Oy ve Ötesi Derneği, 2. Olağan Genel Kurul toplantısını gerçekleştirdi. Türkiye genelinde bir gönüllü ağına sahip ve 100.000’lerin üzerinde kayıtlı gönüllüsü olan derneğin üye sayısı yaklaşık 1000 kadar… Genel Kurul’a katılan üye sayısı ise 100’ün biraz üzerindeydi. Sayılar sivil örgütlenmelerin içinde bulunanlar için doğal gelecektir. Yaptığı işi en somut haliyle yaygınlaştırabilen bir Derneğin, mevzuata göre düzenlediği toplantılar, olması gerektiği gibi gerçekleşmiş oldu.

Geçen ay düzenlenen ‘arama konferansı’ tüm gönüllülere açık gerçekleşmişti. Sayıca yine 100’ün üzerinde kişinin katılımıyla, bir buçuk gün boyunca süren toplantıda Genel Kurul’da değerlendirilmek üzere ‘katılımcı’ bir yöntemle öneriler alınmıştı. Herkes aklındaki fikirleri, saha deneyimlerini ve kendi yereline göre bakış açısını paylaşıp, kâğıda dökmüştü.

Yönetim ve Denetim Kurullarının seçildiği genel kurulda, adaylar tarafından ‘arama konferansı’nda çıkan tüm önerilerin değerlendirildiği ve incelendiği anlaşılıyordu. Bu doğrultuda dört ana temel üzerine bir program ön görülmüştü: “Oy ve Ötesi Gönüllü İletişim Ağı”, “Oy ve Ötesi STK İşbirliği”, “Oy ve Ötesi Akademi” ve “Oy ve Ötesi Mahalle”.
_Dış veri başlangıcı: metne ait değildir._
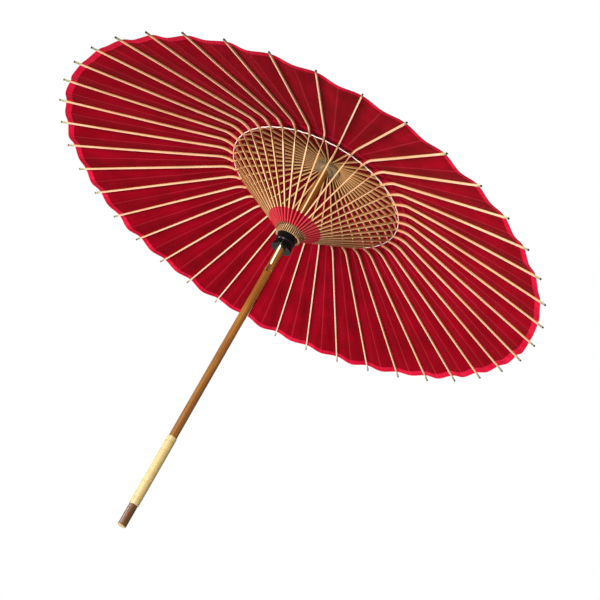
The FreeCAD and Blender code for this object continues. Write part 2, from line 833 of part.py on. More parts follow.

Gezi’den sonra pek çok forum, inisiyatif, kurumsal yapı oluştu. Kitlesel örgütlenme örneği olarak 46 ile yayılan Oy ve Ötesi’nin örgütlenme biçimi, ‘ilgi alanı’ndan ‘yaşam alanı’na doğru geçişin olduğu nadide bir örnek.

2014 yerel seçimlerinde İstanbul’da şeffaf ve adaletli bir seçim süreci olması için mevzuatın işletilmesi ve ‘aktif müşahitlik’ konusunda organizasyon yapılması önemli bir etki yarattı. Aslında ‘ilgi alanı’ olarak seçim sürecinin şeffaf yürütülmesi konusunda birleşen gönüllüler sisteme kayıt oldukları andan itibaren ‘ilçe’, ‘mahalle’ ve ‘bina’ ekseninde ekiplere dahil oldular. İlçe içi eğitimlere ve toplantılara katılarak ilk kez komşularıyla tanışanlar, aynı mahallede oturup da birbirinden habersiz olanlar pek çok ortak yönlerinin olduğunu fark etti. Bununla birlikte, Oy ve Ötesi’nin ortaya koyduğu ‘katılımcı demokrasi’yi güçlendirme arzusu da önemli bir birleştirici etken olarak karşımıza çıkıyor.

Sivil toplum ve gönüllü örgütlenmelere baktığımızdan Gezi’den sonra ve yakın tarihimizde en kapsamlı ve birleştirici bir model olarak Oy ve Ötesi’nin ‘ötesi’nden beklentiler büyük.

Şimdi, bu dönüm noktasını daha da sağlamlaştıracak adımların atılması ve Türkiye’de ‘katılımcı demokrasi’nin gelişmesi için yeni somut adımların belirlenmesi gerekiyor. İzmir’de gönüllü örgütlenmesini büyük başarıyla sağlayan Oy ve Ötesi’nin, ilçelerde oluşan ekipleri hazır bekliyor. “Birbirimizi bulmuşken kaybetmeyelim” güdüsüyle ‘arkadaşlıkların’ inşa edildiği oluşumun belki de en büyük başarısı, örgütlenmeyi dostluklarla pekiştirebilen kişileri bir araya getirebilmesi oldu..

MUHİT.CO

Teknolojinin yardımıyla sonunda ‘katılımcı demokrasi’yi destekleyen ‘mahalle’ bazlı bir uygulama hayata geçmiş durumda. Her ne kadar ‘örgütlenme’ boyutu sanal ortamda çok mümkün olmasa da, dijital dünyanın verdiği rahatlıkla ve kolay iletişimle ilçe/mahalle odaklı bir paylaşım aracı yaşamımıza giriyor. Belediyelerin halkla ilişkiler stratejisi olarak kullandığı araçlara ek olarak tüm mahallelerin ve ilçelerin de birbirini görebilme imkânı sağlayabileceği bu sanal platformun muhtarlar tarafından da kullanılabilir hale gelmesiyle başarısını kanıtlayabilir.